→ Work instructions
Reproduce the data in its entirety, exactly as supplied.

→ Supplied entries
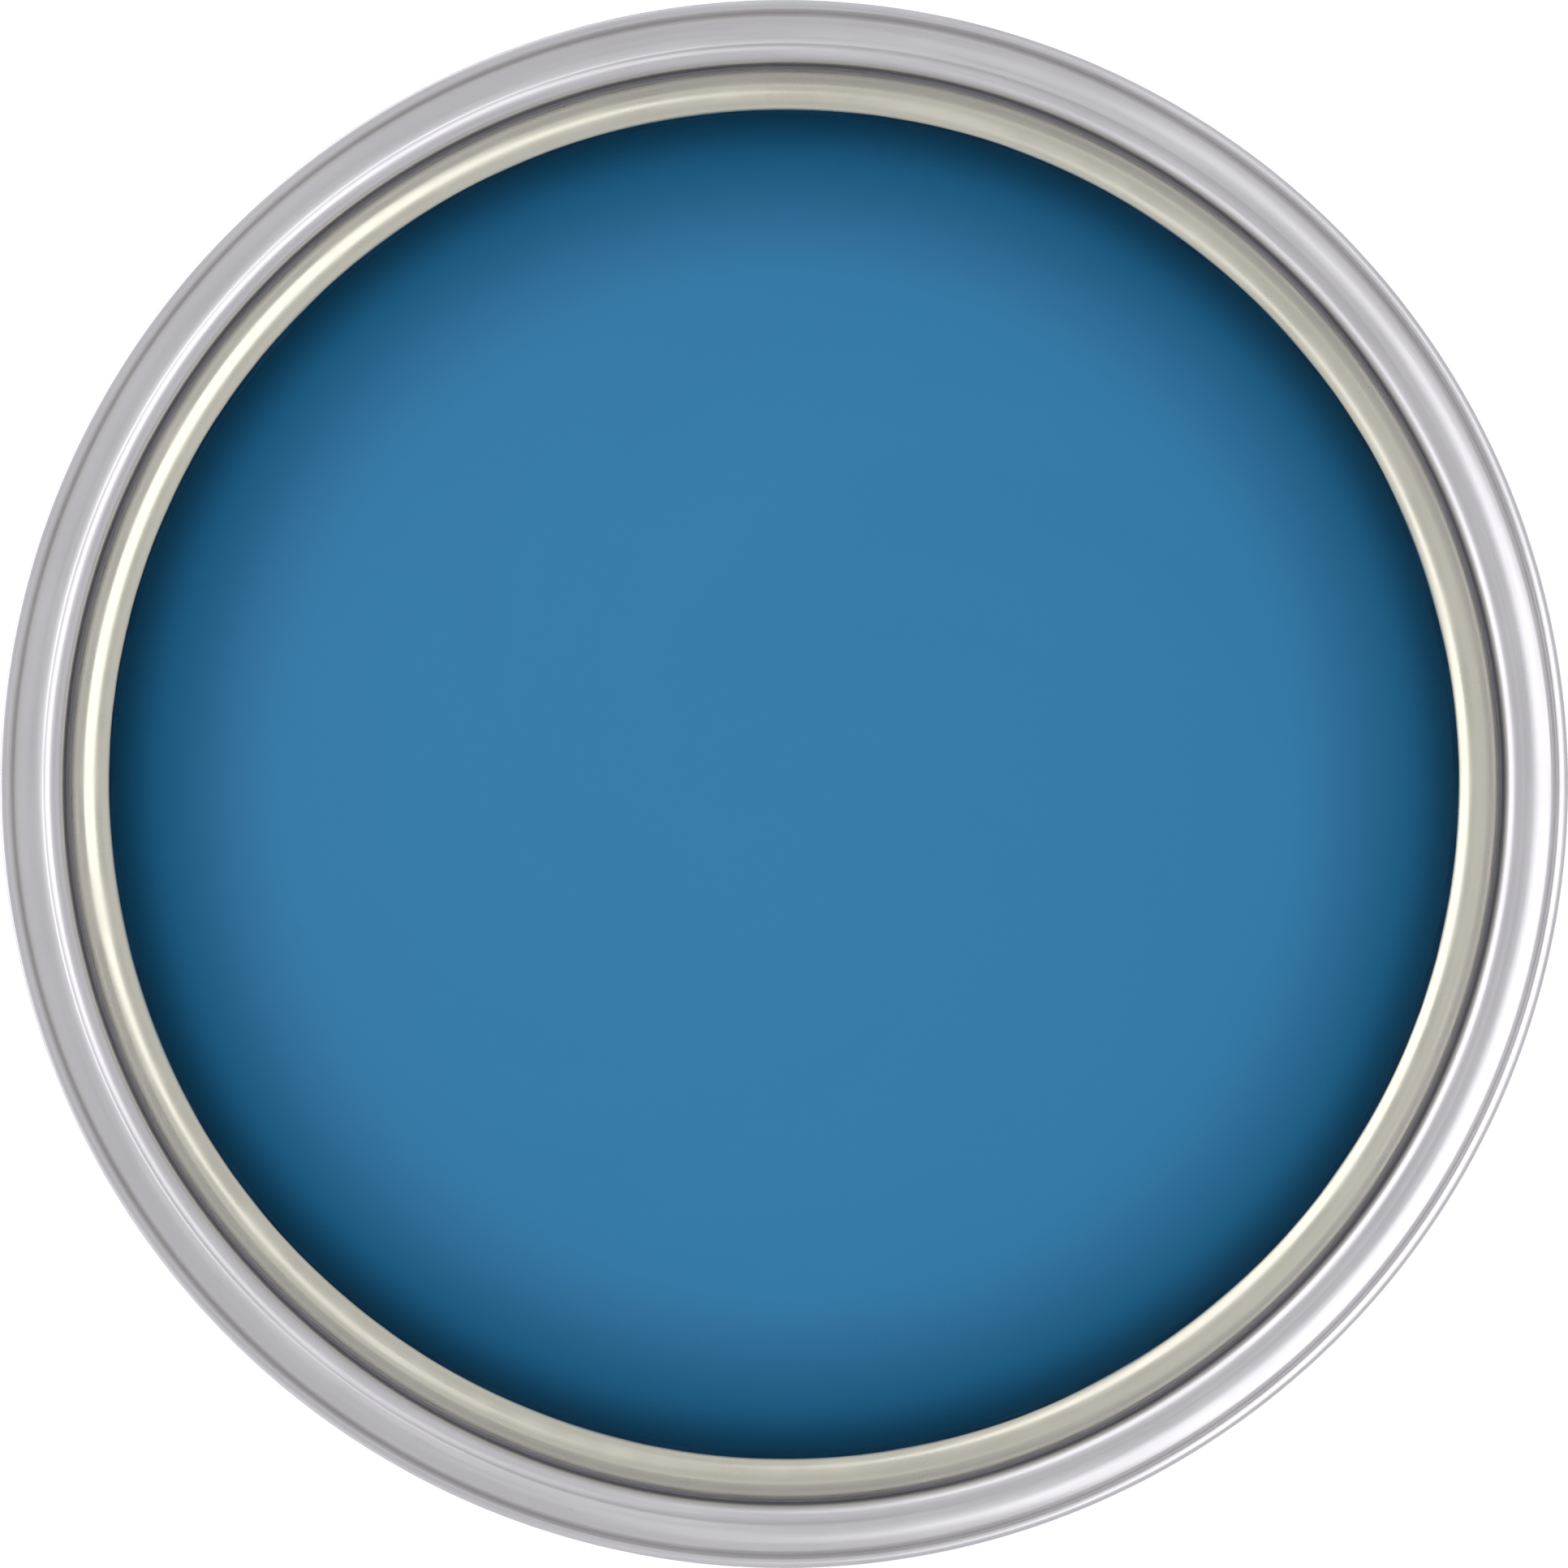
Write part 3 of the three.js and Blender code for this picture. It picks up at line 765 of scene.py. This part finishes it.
def bail(zinc):
    """The bail hangs in front of the tin with the middle of its loop against the label."""
    hang = math.acos(BAIL_REST / BAIL_REACH)
    half = bail_half()
    whole = half + [(-x, y, radius) for x, y, radius in half[-2::-1]]
    down = Vector((0, -math.cos(hang), -math.sin(hang)))
    across = Vector((1, 0, 0))
    normal = across.cross(down)
    centres = [across * x + down * y + Vector((0, 0, EAR_HEIGHT)) for x, y, _ in whole]
    sides = 20
    vertices = []
    for i, centre in enumerate(centres):
        before = centres[max(i - 1, 0)]
        after = centres[min(i + 1, len(centres) - 1)]
        tangent = (after - before).normalized()
        side = tangent.cross(normal)
        radius = max(whole[i][2], 0.01)
        for angle in even_angles(sides):
            vertices.append(centre + (side * math.cos(angle) + normal * math.sin(angle)) * radius)
    faces = grid_faces(len(centres), sides, close_columns=True)
    ends = [list(range(sides)), [len(vertices) - sides + i for i in range(sides)]]
    return mesh_object("bail_wire", vertices, faces + ends, [zinc])


bright = tinplate("tinplate_drawn", (0.58, 0.57, 0.60), (0.70, 0.69, 0.72)).material
rolled = tinplate("tinplate_rolled", (0.36, 0.36, 0.38), (0.60, 0.60, 0.62), across=900, along=60).material
lacquer = cream_lacquer("cream_lacquer").material
compound = sealing_compound().material

piece(body_shell(rolled, lacquer), "tin", "tinplate", "body_shell")
piece(bottom_end(bright, lacquer), "tin", "tinplate", "bottom_end")
piece(lever_ring(bright, lacquer), "tin", "tinplate", "lever_ring")
piece(paint(wet_paint().material), "tin", "blue_paint", "paint_fill")
piece(label(label_paper().material), "tin", "label_paper", "paper_label")
piece(ear("ear_right", 0, rolled), "tin", "tinplate", "right_ear")
piece(ear("ear_left", math.pi, rolled), "tin", "tinplate", "left_ear")
piece(bail(galvanised_wire().material), "bail", "galvanised_wire", "bail")
top_compound = seam_compound("top_compound", from_rim, compound)
piece(top_compound, "tin", "sealing_compound", "top_seam_compound")
bottom_compound = seam_compound("bottom_compound", list, compound)
piece(bottom_compound, "tin", "sealing_compound", "bottom_seam_compound")


# ---- Camera, floor and light ----


def direction(azimuth, tilt):
    """The unit vector at an azimuth, degrees from +X, and a tilt, degrees from straight up."""
    a, t = math.radians(azimuth), math.radians(tilt)
    return Vector((math.cos(a) * math.sin(t), math.sin(a) * math.sin(t), math.cos(t)))


def softbox(name, azimuth, tilt, width, height, radiance, glossy=True, diffuse=True):
    """A rectangular studio light aimed at the tin's mouth, which the camera doesn't see."""
    light = bpy.data.lights.new(name, "AREA")
    light.shape = "RECTANGLE"
    light.size = width
    light.size_y = height
    light.energy = radiance * math.pi * width * height
    made = bpy.data.objects.new(name, light)
    towards = direction(azimuth, tilt)
    made.location = Vector((0, 0, TIN_HEIGHT * MM)) + towards * LIGHT_DISTANCE
    made.rotation_euler = towards.to_track_quat("Z", "Y").to_euler()
    made.visible_camera = False
    made.visible_glossy = glossy
    made.visible_diffuse = diffuse
    bpy.context.scene.collection.objects.link(made)


def camera():
    """Straight above the middle of the tin, with the seam just filling the frame."""
    lens = bpy.data.cameras.new("camera")
    lens.sensor_width = SENSOR_WIDTH
    lens.lens = SENSOR_WIDTH / 2 * CAMERA_ABOVE_RIM / VIEW_HALF_WIDTH
    lens.clip_start = 0.01
    made = bpy.data.objects.new("camera", lens)
    made.location = (0, 0, TIN_HEIGHT * MM + CAMERA_ABOVE_RIM)
    bpy.context.scene.collection.objects.link(made)
    bpy.context.scene.camera = made


def floor():
    """A wide white table."""
    finish = Finish("table", Roughness=0.65, Emission_Color=(1.0, 1.0, 1.0), Emission_Strength=0.25)
    tone = finish.noise(6, detail=3)
    finish.set(Base_Color=finish.mix(tone, (0.88, 0.88, 0.88), (0.91, 0.91, 0.91)))
    turns = ((-1, -1), (1, -1), (1, 1), (-1, 1))
    corners = [(x * TABLE_HALF, y * TABLE_HALF, -TABLE_DROP) for x, y in turns]
    mesh_object("table", corners, [[0, 1, 2, 3]], [finish.material])


def room():
    """A pale studio, darkest overhead. It lights less than it shines in the tinplate."""
    world = bpy.data.worlds.new("room")
    world.use_nodes = True
    tree = world.node_tree
    background = tree.nodes["Background"]
    place = tree.nodes.new("ShaderNodeTexCoord")
    split = tree.nodes.new("ShaderNodeSeparateXYZ")
    ramp = tree.nodes.new("ShaderNodeValToRGB")
    rays = tree.nodes.new("ShaderNodeLightPath")
    strength = tree.nodes.new("ShaderNodeMapRange")
    strength.inputs["To Min"].default_value = 1.0
    strength.inputs["To Max"].default_value = ROOM_FILL
    ramp.color_ramp.elements.remove(ramp.color_ramp.elements[1])
    for i, (place_at, level) in enumerate(ROOM_RAMP):
        stop = ramp.color_ramp.elements[0] if i == 0 else ramp.color_ramp.elements.new(place_at)
        stop.position = place_at
        stop.color = (level, level, level * ROOM_BLUE, 1)
    tree.links.new(place.outputs["Generated"], split.inputs[0])
    tree.links.new(split.outputs["Z"], ramp.inputs[0])
    tree.links.new(ramp.outputs[0], background.inputs["Color"])
    tree.links.new(rays.outputs["Is Diffuse Ray"], strength.inputs["Value"])
    tree.links.new(strength.outputs[0], background.inputs["Strength"])
    bpy.context.scene.world = world


camera()
floor()
room()
softbox("overhead", azimuth=0, tilt=0, width=1.5, height=1.5, radiance=2.85, glossy=False)
softbox("key", azimuth=157, tilt=51, width=1.7, height=1.9, radiance=1.3, diffuse=False)
softbox("fill", azimuth=-20, tilt=45, width=1.7, height=0.8, radiance=0.13, diffuse=False)
softbox("strip", azimuth=233, tilt=34, width=0.1, height=0.9, radiance=1.6, diffuse=False)
bpy.context.scene.view_settings.view_transform = "Standard"
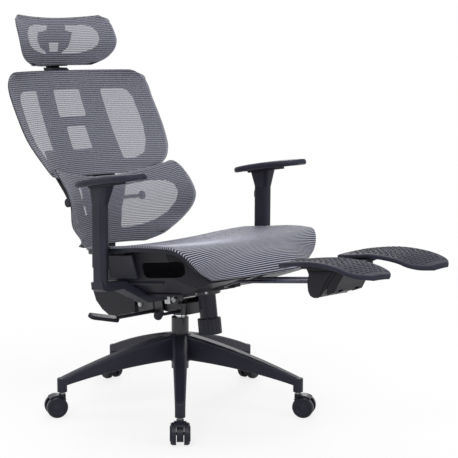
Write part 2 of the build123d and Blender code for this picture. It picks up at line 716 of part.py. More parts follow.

→ The output
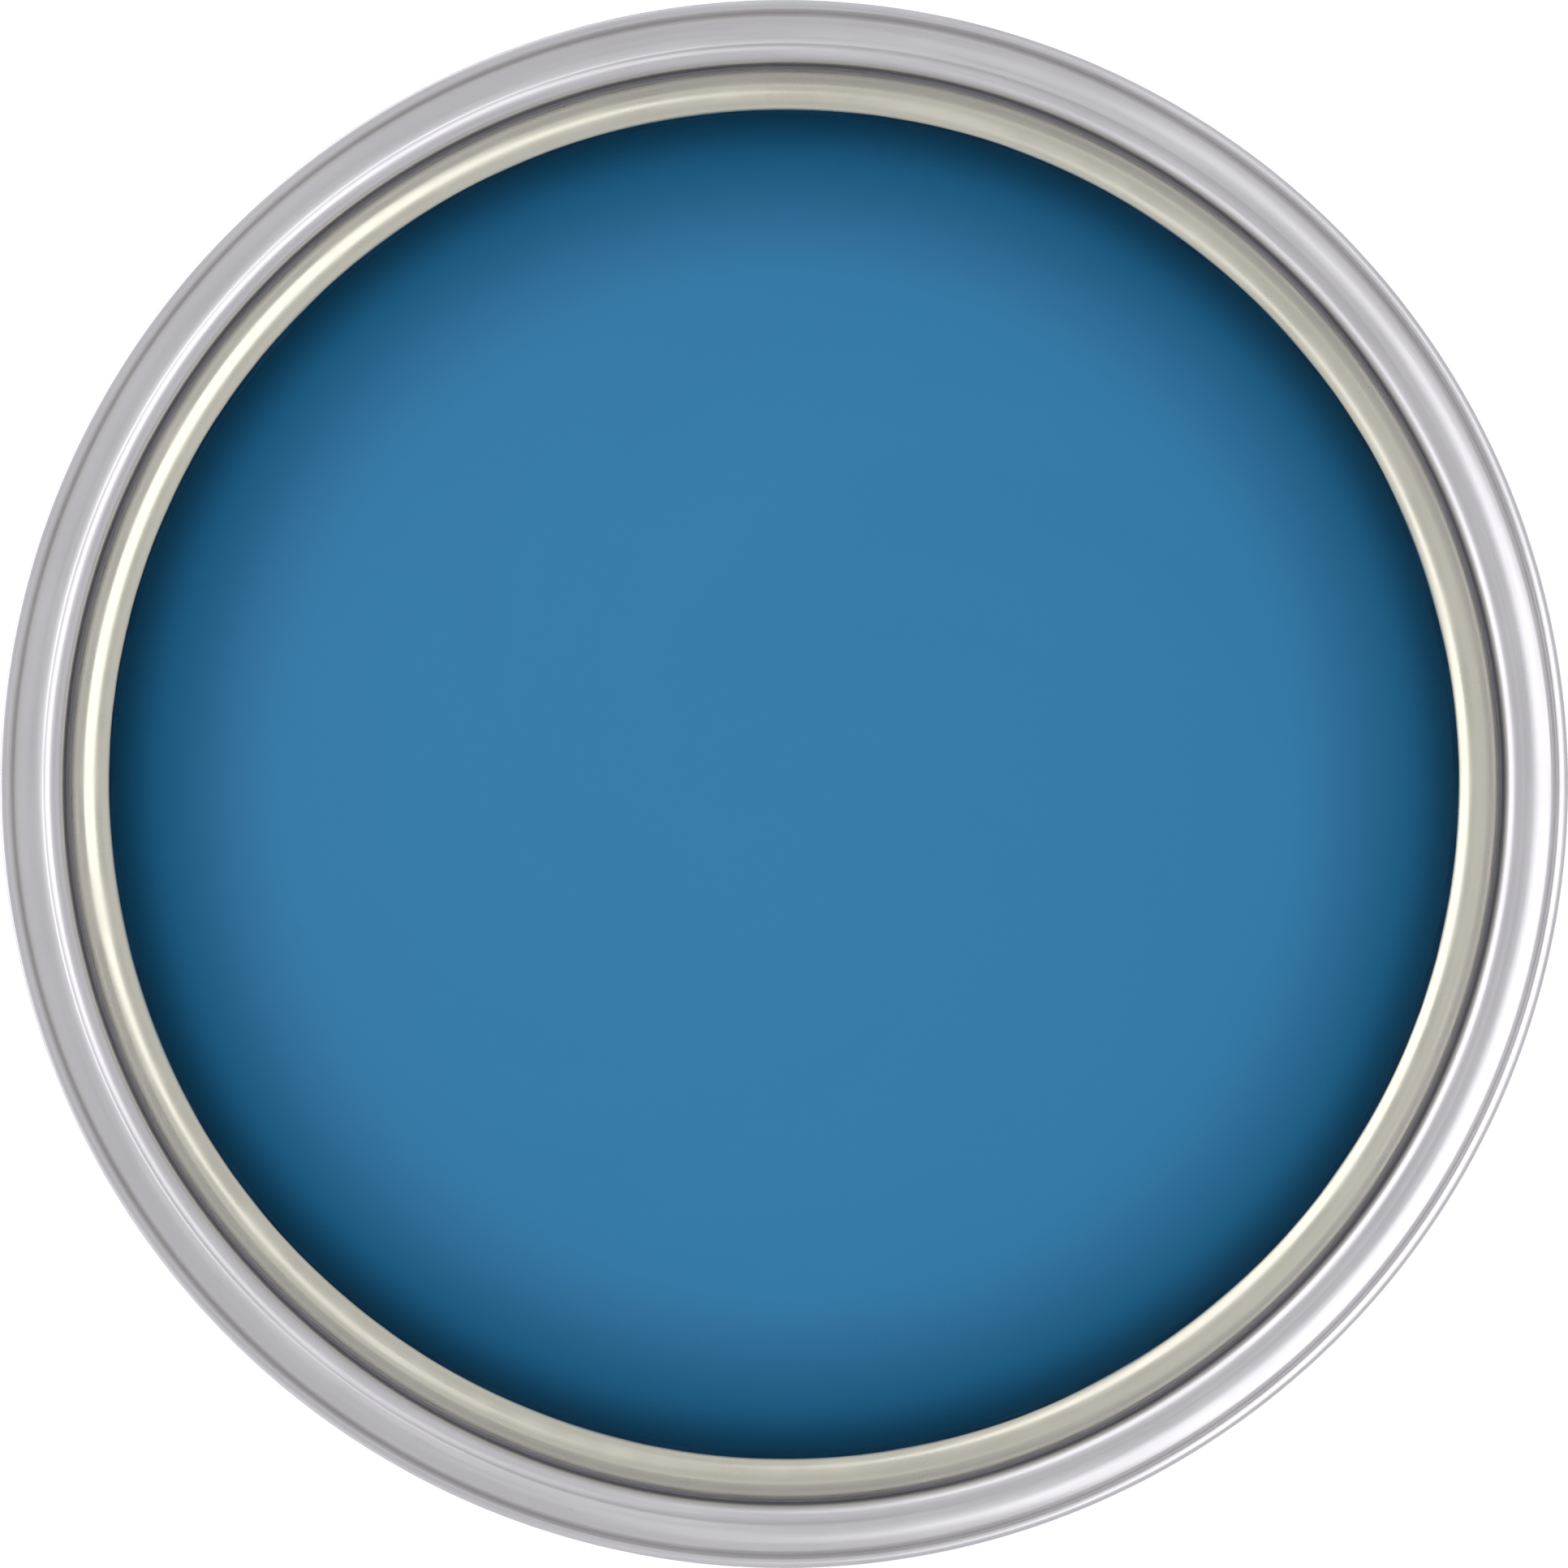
Write part 3 of the three.js and Blender code for this picture. It picks up at line 765 of scene.py. This part finishes it.
def bail(zinc):
    """The bail hangs in front of the tin with the middle of its loop against the label."""
    hang = math.acos(BAIL_REST / BAIL_REACH)
    half = bail_half()
    whole = half + [(-x, y, radius) for x, y, radius in half[-2::-1]]
    down = Vector((0, -math.cos(hang), -math.sin(hang)))
    across = Vector((1, 0, 0))
    normal = across.cross(down)
    centres = [across * x + down * y + Vector((0, 0, EAR_HEIGHT)) for x, y, _ in whole]
    sides = 20
    vertices = []
    for i, centre in enumerate(centres):
        before = centres[max(i - 1, 0)]
        after = centres[min(i + 1, len(centres) - 1)]
        tangent = (after - before).normalized()
        side = tangent.cross(normal)
        radius = max(whole[i][2], 0.01)
        for angle in even_angles(sides):
            vertices.append(centre + (side * math.cos(angle) + normal * math.sin(angle)) * radius)
    faces = grid_faces(len(centres), sides, close_columns=True)
    ends = [list(range(sides)), [len(vertices) - sides + i for i in range(sides)]]
    return mesh_object("bail_wire", vertices, faces + ends, [zinc])


bright = tinplate("tinplate_drawn", (0.58, 0.57, 0.60), (0.70, 0.69, 0.72)).material
rolled = tinplate("tinplate_rolled", (0.36, 0.36, 0.38), (0.60, 0.60, 0.62), across=900, along=60).material
lacquer = cream_lacquer("cream_lacquer").material
compound = sealing_compound().material

piece(body_shell(rolled, lacquer), "tin", "tinplate", "body_shell")
piece(bottom_end(bright, lacquer), "tin", "tinplate", "bottom_end")
piece(lever_ring(bright, lacquer), "tin", "tinplate", "lever_ring")
piece(paint(wet_paint().material), "tin", "blue_paint", "paint_fill")
piece(label(label_paper().material), "tin", "label_paper", "paper_label")
piece(ear("ear_right", 0, rolled), "tin", "tinplate", "right_ear")
piece(ear("ear_left", math.pi, rolled), "tin", "tinplate", "left_ear")
piece(bail(galvanised_wire().material), "bail", "galvanised_wire", "bail")
top_compound = seam_compound("top_compound", from_rim, compound)
piece(top_compound, "tin", "sealing_compound", "top_seam_compound")
bottom_compound = seam_compound("bottom_compound", list, compound)
piece(bottom_compound, "tin", "sealing_compound", "bottom_seam_compound")


# ---- Camera, floor and light ----


def direction(azimuth, tilt):
    """The unit vector at an azimuth, degrees from +X, and a tilt, degrees from straight up."""
    a, t = math.radians(azimuth), math.radians(tilt)
    return Vector((math.cos(a) * math.sin(t), math.sin(a) * math.sin(t), math.cos(t)))


def softbox(name, azimuth, tilt, width, height, radiance, glossy=True, diffuse=True):
    """A rectangular studio light aimed at the tin's mouth, which the camera doesn't see."""
    light = bpy.data.lights.new(name, "AREA")
    light.shape = "RECTANGLE"
    light.size = width
    light.size_y = height
    light.energy = radiance * math.pi * width * height
    made = bpy.data.objects.new(name, light)
    towards = direction(azimuth, tilt)
    made.location = Vector((0, 0, TIN_HEIGHT * MM)) + towards * LIGHT_DISTANCE
    made.rotation_euler = towards.to_track_quat("Z", "Y").to_euler()
    made.visible_camera = False
    made.visible_glossy = glossy
    made.visible_diffuse = diffuse
    bpy.context.scene.collection.objects.link(made)


def camera():
    """Straight above the middle of the tin, with the seam just filling the frame."""
    lens = bpy.data.cameras.new("camera")
    lens.sensor_width = SENSOR_WIDTH
    lens.lens = SENSOR_WIDTH / 2 * CAMERA_ABOVE_RIM / VIEW_HALF_WIDTH
    lens.clip_start = 0.01
    made = bpy.data.objects.new("camera", lens)
    made.location = (0, 0, TIN_HEIGHT * MM + CAMERA_ABOVE_RIM)
    bpy.context.scene.collection.objects.link(made)
    bpy.context.scene.camera = made


def floor():
    """A wide white table."""
    finish = Finish("table", Roughness=0.65, Emission_Color=(1.0, 1.0, 1.0), Emission_Strength=0.25)
    tone = finish.noise(6, detail=3)
    finish.set(Base_Color=finish.mix(tone, (0.88, 0.88, 0.88), (0.91, 0.91, 0.91)))
    turns = ((-1, -1), (1, -1), (1, 1), (-1, 1))
    corners = [(x * TABLE_HALF, y * TABLE_HALF, -TABLE_DROP) for x, y in turns]
    mesh_object("table", corners, [[0, 1, 2, 3]], [finish.material])


def room():
    """A pale studio, darkest overhead. It lights less than it shines in the tinplate."""
    world = bpy.data.worlds.new("room")
    world.use_nodes = True
    tree = world.node_tree
    background = tree.nodes["Background"]
    place = tree.nodes.new("ShaderNodeTexCoord")
    split = tree.nodes.new("ShaderNodeSeparateXYZ")
    ramp = tree.nodes.new("ShaderNodeValToRGB")
    rays = tree.nodes.new("ShaderNodeLightPath")
    strength = tree.nodes.new("ShaderNodeMapRange")
    strength.inputs["To Min"].default_value = 1.0
    strength.inputs["To Max"].default_value = ROOM_FILL
    ramp.color_ramp.elements.remove(ramp.color_ramp.elements[1])
    for i, (place_at, level) in enumerate(ROOM_RAMP):
        stop = ramp.color_ramp.elements[0] if i == 0 else ramp.color_ramp.elements.new(place_at)
        stop.position = place_at
        stop.color = (level, level, level * ROOM_BLUE, 1)
    tree.links.new(place.outputs["Generated"], split.inputs[0])
    tree.links.new(split.outputs["Z"], ramp.inputs[0])
    tree.links.new(ramp.outputs[0], background.inputs["Color"])
    tree.links.new(rays.outputs["Is Diffuse Ray"], strength.inputs["Value"])
    tree.links.new(strength.outputs[0], background.inputs["Strength"])
    bpy.context.scene.world = world


camera()
floor()
room()
softbox("overhead", azimuth=0, tilt=0, width=1.5, height=1.5, radiance=2.85, glossy=False)
softbox("key", azimuth=157, tilt=51, width=1.7, height=1.9, radiance=1.3, diffuse=False)
softbox("fill", azimuth=-20, tilt=45, width=1.7, height=0.8, radiance=0.13, diffuse=False)
softbox("strip", azimuth=233, tilt=34, width=0.1, height=0.9, radiance=1.6, diffuse=False)
bpy.context.scene.view_settings.view_transform = "Standard"
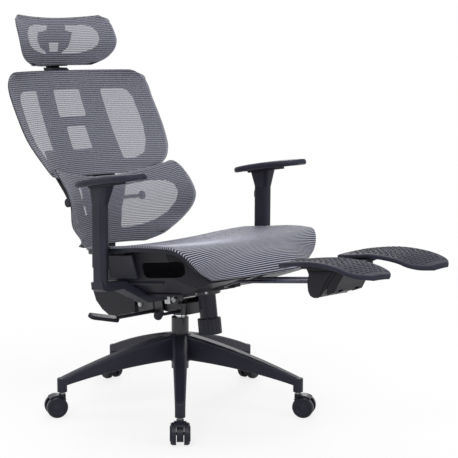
Write part 2 of the build123d and Blender code for this picture. It picks up at line 716 of part.py. More parts follow.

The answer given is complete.